## Description of the task
Restate verbatim the lines between the one holding "drum_wall();" and the one holding "obj.matrix_world = world", both included, and no others.

## Data excerpt
####

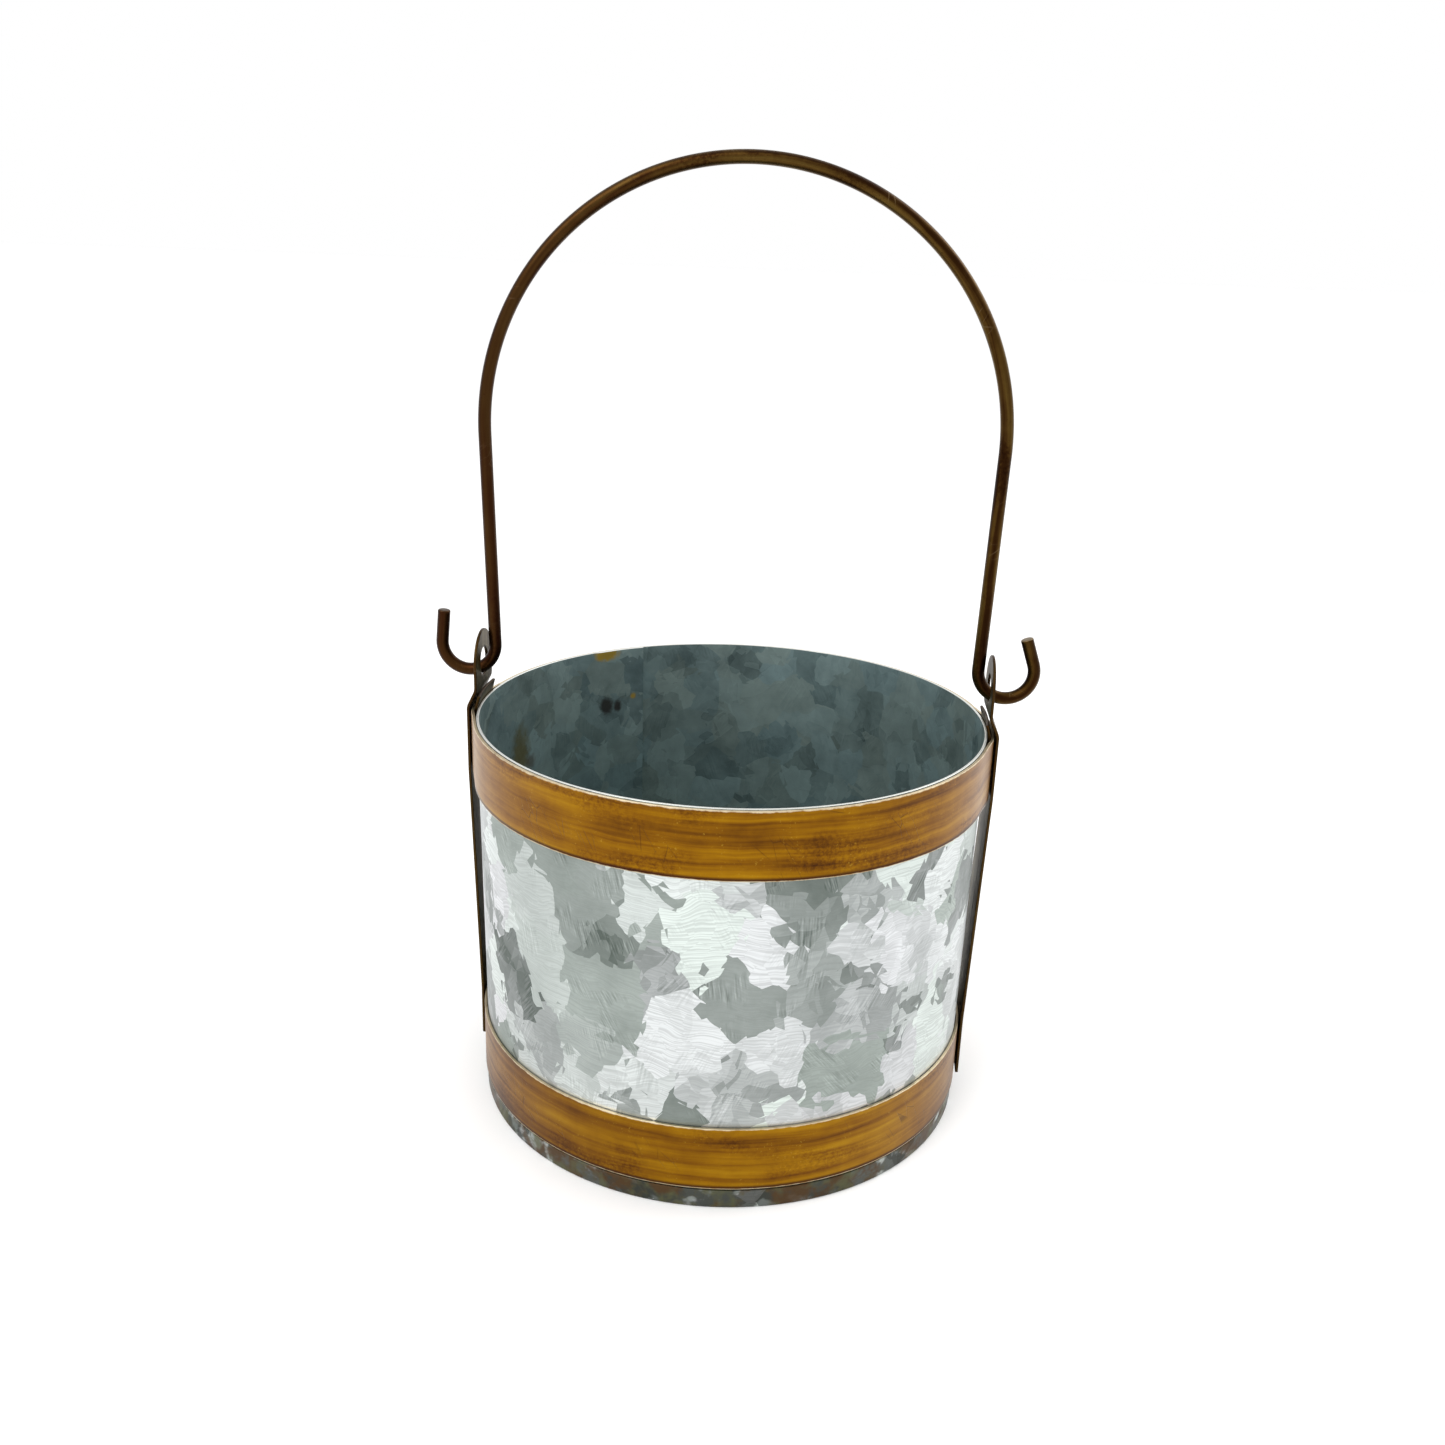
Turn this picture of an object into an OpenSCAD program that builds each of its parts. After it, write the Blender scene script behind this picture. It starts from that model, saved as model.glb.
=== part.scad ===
// Small galvanised pail in a cage of flat strip: a rolled wall and folded base, two hoops,
// two side straps that rise to round-ended ears, and a wire bail hooked through the ears.
// Millimetres. Origin at the centre of the foot, on the surface it stands on.
// X runs along the bail's pivot, the front is -Y, and +Z is up.

/* [Pail] */
// Outside radius of the wall at the rim
rim_r = 75; // [60:0.5:110]
// How much smaller the wall's radius is at the foot
taper = 1.6; // [0:0.1:6]
// Height of the wall above the surface it stands on
wall_h = 119; // [80:1:220]
// Thickness of the galvanised sheet
sheet_t = 0.7; // [0.5:0.1:1.2]
// Width of the lap where the wall's two ends overlap
lap_w = 19; // [8:1:30]
// Direction of the lap's middle, anticlockwise from +X seen from above
lap_direction = 126; // [100:1:250]

/* [Base] */
// Height of the base's folded edge, up the outside of the wall
fold_h = 5.6; // [4:0.1:6]
// Height of the underside of the floor
floor_z = 3; // [2:0.1:3.8]
// Radius of the folded edge's lower corners
fold_corner_r = 0.6; // [0.3:0.1:0.7]

/* [Strip] */
// Width of the flat strip that the hoops, straps and tabs are cut from
strip_w = 19.2; // [12:0.1:30]
// Thickness of the flat strip
strip_t = 0.8; // [0.6:0.1:1.2]
// Height of the lower hoop's bottom edge
bottom_hoop_z = 6.5; // [6.1:0.1:30]
// How far the top hoop's upper edge lies below the rim
hoop_drop = 0.2; // [0:0.1:5]

/* [Straps and tabs] */
// Height of the straps' lower ends
strap_end_z = 8; // [6.5:0.5:20]
// Slope of the cut at the straps' lower ends, in degrees
strap_cut = 7; // [0:1:15]
// How far the ears' inner faces lie inside the rim's outside radius
ear_inset = 0.3; // [0:0.1:0.5]
// Height of the ear holes' centres above the rim
ear_rise = 12; // [10:0.5:25]
// Radius of the ear holes
ear_hole_r = 4.2; // [3:0.1:6]
// Slope of the straps' inward jog above the rim, in degrees
jog_slope = 26; // [20:0.5:28]
// How far the tabs stand above the rim
tab_rise = 3.5; // [2:0.1:5]
// Slope of the tabs' tops, leaning in towards the pail, in degrees
tab_lean = 15; // [8:1:20]

/* [Bail] */
// Diameter of the wire
wire_d = 3.7; // [2.5:0.1:5]
// Length of each straight leg between the arch and its hook
leg_len = 61.4; // [40:0.1:120]
// Slope of the legs, drawing in towards the hooks, in degrees
leg_slope = 1.6; // [0:0.1:4]
// Radius of the hooks' bend, to the middle of the wire
hook_r = 8; // [6:0.1:10]
// Distance from an ear's outer face to the middle of the hook's bend
hook_offset = 3.65; // [2:0.05:5]
// Length of the left hook's straight end
left_tip_len = 9.2; // [4:0.1:14]
// Slope of the left hook's end, leaning in, in degrees
left_tip_lean = 5; // [0:1:25]
// Length of the right hook's straight end
right_tip_len = 8; // [4:0.1:14]
// Slope of the right hook's end, leaning in, in degrees
right_tip_lean = 19; // [0:1:25]

/* [Clearances] */
// Clearance between the wall and the fold round its foot
fold_gap = 0.05; // [0.02:0.01:0.2]
// Clearance between the wall and what is strapped round it
hoop_gap = 0.2; // [0.1:0.05:0.5]
// Clearance between a strap and the hoops under it
strap_gap = 0.1; // [0.05:0.05:0.3]
// Clearance between the wire and the bottom of an ear hole, with the bail upright
wire_gap = 0.15; // [0.1:0.05:0.4]

/* [Hidden] */
$fn = 96;

zinc = [0.76, 0.80, 0.79];
amber = [0.66, 0.43, 0.08];
bronze = [0.42, 0.34, 0.17];

past = 1;        // how far a cutting shape runs past what it cuts
sink = 0.1;      // how far two shapes of one solid run into each other
hair = 0.02;     // how much thinner the wire is in its straight runs, which end inside its bends
jog_bend_r = 2;  // inside radius of the straps' bends
bend_steps = 4;  // flats that stand for one bend
flank_cut = 2.5; // degrees by which the top hoop's straight flanks end short of a tangent
flank_past = 2;  // how far each flank's shape runs on inside the round it ends on

floor_top = floor_z + sheet_t;
top_hoop_z = wall_h - hoop_drop - strip_w;
ear_z = wall_h + ear_rise;

// Outside radius of the wall at a height
function wall_r(z) = rim_r - taper * (1 - z / wall_h);

// The top hoop is held off the wall at the ears by a tab, and lies on the wall at front and back
tab_r = rim_r + hoop_gap;
top_front_r = rim_r + hoop_gap;
top_side_r = tab_r + strip_t + hoop_gap;

bottom_hoop_r = wall_r(bottom_hoop_z + strip_w) + hoop_gap;

// Inner face of a strap: up the lower hoop, out to the upper one, and in again to the ear
strap_low_x = bottom_hoop_r + strip_t + strap_gap;
strap_high_x = top_side_r + strip_t + strap_gap;
ear_x = rim_r - ear_inset;
jog_z = wall_h - hoop_drop + jog_bend_r * tan(jog_slope / 2);
jog_h = (strap_high_x - ear_x) / tan(jog_slope);

// Half the angle that a tab of the strip's width takes up on the wall
tab_half = asin(strip_w / 2 / tab_r);

// The bail's width puts the middle of each hook beyond its ear, and its height lays the wire on
// the bottom of the ear holes
hook_x = ear_x + strip_t + hook_offset;
hook_z = ear_z - ear_hole_r + wire_gap + sqrt(pow(hook_r + wire_d / 2, 2) - pow(hook_offset, 2));
arch_r = (hook_x + leg_len * sin(leg_slope)) / cos(leg_slope) - hook_r;
arch_z = hook_z + (arch_r + hook_r) * sin(leg_slope) + leg_len * cos(leg_slope);

// Unit vector from one point to the next
function heading(a, b) = (b - a) / norm(b - a);
function left_of(v) = [-v[1], v[0]];

// Points along the arc that rounds the corner b, between a and c
function bend(a, b, c, r) = let (
    u = heading(a, b),
    v = heading(b, c),
    side = sign(u[0] * v[1] - u[1] * v[0]),
    turn = acos(u * v),
    start = b - u * r * tan(turn / 2),
    centre = start + left_of(u) * side * r
) [for (i = [0:bend_steps]) let (
    swing = side * turn * i / bend_steps,
    arm = start - centre
) centre + [arm[0] * cos(swing) - arm[1] * sin(swing), arm[0] * sin(swing) + arm[1] * cos(swing)]];

// Offset of the corner b to the right of its path, mitred
function mitre(a, b, c) = let (
    p = -left_of(heading(a, b)),
    q = -left_of(heading(b, c))
) b + (p + q) / (1 + p * q) * strip_t;

// The other face of a strip whose first face follows the path, on the path's right
function other_face(path) = let (n = len(path) - 1) [
    path[0] - left_of(heading(path[0], path[1])) * strip_t,
    for (i = [1:n - 1]) mitre(path[i - 1], path[i], path[i + 1]),
    path[n] - left_of(heading(path[n - 1], path[n])) * strip_t
];

function reversed(list) = [for (i = [len(list) - 1:-1:0]) list[i]];

module strip_section(path) {
    polygon(concat(path, reversed(other_face(path))));
}

module drum_wall() {
    wall_z = sheet_t + fold_gap;
    lap_z = floor_top + fold_gap;
    lap_angle = lap_w / rim_r * 180 / PI;
    color(zinc) union() {
        rotate_extrude() polygon([
            [wall_r(wall_z) - sheet_t, wall_z],
            [wall_r(wall_z), wall_z],
            [rim_r, wall_h],
            [rim_r - sheet_t, wall_h]
        ]);
        // The inner end of the sheet, lapped inside the outer one
        rotate([0, 0, lap_direction - lap_angle / 2]) rotate_extrude(angle = lap_angle) polygon([
            [wall_r(lap_z) - 2 * sheet_t, lap_z],
            [wall_r(lap_z) - sheet_t + sink, lap_z],
            [rim_r - sheet_t + sink, wall_h],
            [rim_r - 2 * sheet_t, wall_h]
        ]);
    }
}

module base_pan() {
    fold_out = wall_r(fold_h) + fold_gap + sheet_t;
    slot_out = wall_r(fold_h) + fold_gap;
    slot_in = wall_r(sheet_t) - sheet_t - fold_gap;
    fold_in = slot_in - sheet_t;
    color(zinc) rotate_extrude() difference() {
        union() {
            square([fold_in + sink, floor_top]);
            translate([fold_in + fold_corner_r, 0])
                square([fold_out - fold_in - 2 * fold_corner_r, fold_h]);
            translate([fold_in, fold_corner_r]) square([fold_out - fold_in, fold_h - fold_corner_r]);
            translate([fold_in + fold_corner_r, fold_corner_r]) circle(r = fold_corner_r);
            translate([fold_out - fold_corner_r, fold_corner_r]) circle(r = fold_corner_r);
        }
        // Under the floor, the slot that holds the wall, and above the floor inside the wall
        translate([-past, -past]) square([fold_in + past, floor_z + past]);
        translate([slot_in, sheet_t]) square([slot_out - slot_in, fold_h]);
        translate([-past, floor_top]) square([slot_in + 2 * past, fold_h]);
    }
}

// Upright round block of radius r that swells to side_r over the tabs, with straight flanks between
module swollen_block(r, side_r, z, h) {
    over_tab = tab_half + 0.5;
    flank_end = over_tab + acos(r / side_r) - flank_cut;
    near = side_r * [cos(over_tab), sin(over_tab)];
    far = r * [cos(flank_end), sin(flank_end)];
    tip = near[0] + near[1] * (near[0] - far[0]) / (far[1] - near[1]);
    inner = far + flank_past * (far - near) / norm(far - near);
    translate([0, 0, z]) {
        cylinder(r = r, h = h);
        for (turn = [0, 180]) rotate([0, 0, turn]) intersection() {
            cylinder(r = side_r, h = h);
            linear_extrude(h) polygon([[0, 0], [inner[0], -inner[1]], [tip, 0], inner]);
        }
    }
}

module top_hoop() {
    color(amber) difference() {
        swollen_block(top_front_r + strip_t, top_side_r + strip_t, top_hoop_z, strip_w);
        swollen_block(top_front_r, top_side_r, top_hoop_z - past, strip_w + 2 * past);
    }
}

module bottom_hoop() {
    color(amber) translate([0, 0, bottom_hoop_z]) difference() {
        cylinder(r = bottom_hoop_r + strip_t, h = strip_w);
        translate([0, 0, -past]) cylinder(r = bottom_hoop_r, h = strip_w + 2 * past);
    }
}

// One strap, at +X
module strap() {
    foot = [strap_low_x, strap_end_z - strip_w];
    low = [strap_low_x, bottom_hoop_z + strip_w];
    high = [strap_high_x, top_hoop_z];
    jog_start = [strap_high_x, jog_z];
    jog_end = [ear_x, jog_z + jog_h];
    top = [ear_x, ear_z + strip_w];
    path = concat(
        [foot, low, high],
        bend(high, jog_start, jog_end, jog_bend_r),
        bend(jog_start, jog_end, top, jog_bend_r),
        [top]
    );
    color(bronze) difference() {
        rotate([90, 0, 0]) linear_extrude(strip_w, center = true) strip_section(path);
        // The slanted cut at the lower end
        translate([0, 0, strap_end_z]) rotate([strap_cut, 0, 0])
            translate([0, -strip_w, -2 * strip_w]) cube([2 * rim_r, 2 * strip_w, 2 * strip_w]);
        ear_surround();
        translate([0, 0, ear_z]) rotate([0, 90, 0]) cylinder(r = ear_hole_r, h = 2 * rim_r);
    }
}

// What is cut away above the ear's centre to leave a round end
module ear_surround() {
    translate([ear_x - past, 0, ear_z]) rotate([0, 90, 0]) difference() {
        translate([-2 * strip_w, -strip_w, 0]) cube([2 * strip_w, 2 * strip_w, 2 * past + strip_t]);
        translate([0, 0, -past]) cylinder(r = strip_w / 2, h = 4 * past + strip_t);
    }
}

module left_strap() {
    rotate([0, 0, 180]) strap();
}

module right_strap() {
    strap();
}

// One tab, at +X
module tab() {
    low = [tab_r, top_hoop_z + 1.5];
    knee = [tab_r, wall_h + hoop_gap];
    top = knee + (tab_rise - hoop_gap) * [-tan(tab_lean), 1];
    color(bronze) rotate([0, 0, -tab_half]) rotate_extrude(angle = 2 * tab_half)
        strip_section([low, knee, top]);
}

module left_tab() {
    rotate([0, 0, 180]) tab();
}

module right_tab() {
    tab();
}

// One leg of the bail with the hook at its end, at +X
module leg_and_hook(tip_len, tip_lean) {
    turn = leg_slope + tip_lean;
    translate([0, 0, arch_z]) rotate([0, leg_slope, 0]) translate([arch_r, 0, -leg_len]) {
        translate([0, 0, -sink]) cylinder(d = wire_d - hair, h = leg_len + 2 * sink);
        translate([hook_r, 0, 0]) rotate([90, 0, 0]) rotate_extrude(angle = 180 + turn, start = 180)
            translate([hook_r, 0]) circle(d = wire_d);
        translate([hook_r, 0, 0]) rotate([0, -turn, 0]) translate([hook_r, 0, -sink])
            cylinder(d = wire_d - hair, h = tip_len + sink);
    }
}

module bail() {
    color(bronze) union() {
        translate([0, 0, arch_z]) rotate([90, 0, 0])
            rotate_extrude(angle = 180 + 2 * leg_slope, start = -leg_slope)
            translate([arch_r, 0]) circle(d = wire_d);
        leg_and_hook(right_tip_len, right_tip_lean);
        mirror([1, 0, 0]) leg_and_hook(left_tip_len, left_tip_lean);
    }
}

drum_wall();
base_pan();
top_hoop();
bottom_hoop();
left_strap();
right_strap();
left_tab();
right_tab();
bail();
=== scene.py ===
import math

import bmesh
import bpy
import numpy as np
from mathutils import Matrix, Vector


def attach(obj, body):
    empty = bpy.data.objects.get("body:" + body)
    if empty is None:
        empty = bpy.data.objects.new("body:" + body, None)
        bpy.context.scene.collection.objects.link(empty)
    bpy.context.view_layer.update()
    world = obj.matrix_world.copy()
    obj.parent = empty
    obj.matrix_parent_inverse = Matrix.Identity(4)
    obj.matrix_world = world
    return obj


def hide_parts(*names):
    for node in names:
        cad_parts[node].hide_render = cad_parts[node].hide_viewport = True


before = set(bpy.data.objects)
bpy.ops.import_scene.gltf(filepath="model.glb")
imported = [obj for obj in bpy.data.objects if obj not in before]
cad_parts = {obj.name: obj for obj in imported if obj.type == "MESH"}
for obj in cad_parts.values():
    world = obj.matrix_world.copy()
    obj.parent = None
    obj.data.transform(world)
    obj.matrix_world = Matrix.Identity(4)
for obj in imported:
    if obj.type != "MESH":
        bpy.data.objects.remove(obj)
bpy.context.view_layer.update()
print("frame loaded")

mm = 0.001

# Sizes the pieces share, in metres
pail = dict(
    rimR=75 * mm,
    taper=1.6 * mm,
    height=119 * mm,
    sheet=0.7 * mm,
    stripWidth=19.2 * mm,
    stripThick=0.8 * mm,
    hoopGap=0.2 * mm,
    hoopDrop=0.2 * mm,
    lowHoopZ=6.5 * mm,
    earZ=131 * mm,
    earFaceX=74.7 * mm,
    holeR=4.2 * mm,
)


def wallR(z):  # outside radius of the wall at a height: the rim's, less its share of the taper
    return pail["rimR"] - pail["taper"] * (1 - z / pail["height"])


cornerShare = 0.35  # where the middle of a broken edge lies, as a share of its width


def smoothStep(x, low, high):  # 0 up to low, 1 from high, and t * t * (3 - 2 * t) between them
    t = np.clip((x - low) / (high - low), 0, 1)
    return t * t * (3 - 2 * t)


def around(r, a, z):  # a grid of points at radius r, angle a and height z
    r, a, z = np.broadcast_arrays(r, a, z)
    return np.stack([r * np.cos(a), r * np.sin(a), z], -1)


def paired(u, v):  # two grids as one grid of pairs
    return np.stack(np.broadcast_arrays(u, v), -1)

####

## Response to this task
drum_wall();
base_pan();
top_hoop();
bottom_hoop();
left_strap();
right_strap();
left_tab();
right_tab();
bail();
=== scene.py ===
import math

import bmesh
import bpy
import numpy as np
from mathutils import Matrix, Vector


def attach(obj, body):
    empty = bpy.data.objects.get("body:" + body)
    if empty is None:
        empty = bpy.data.objects.new("body:" + body, None)
        bpy.context.scene.collection.objects.link(empty)
    bpy.context.view_layer.update()
    world = obj.matrix_world.copy()
    obj.parent = empty
    obj.matrix_parent_inverse = Matrix.Identity(4)
    obj.matrix_world = world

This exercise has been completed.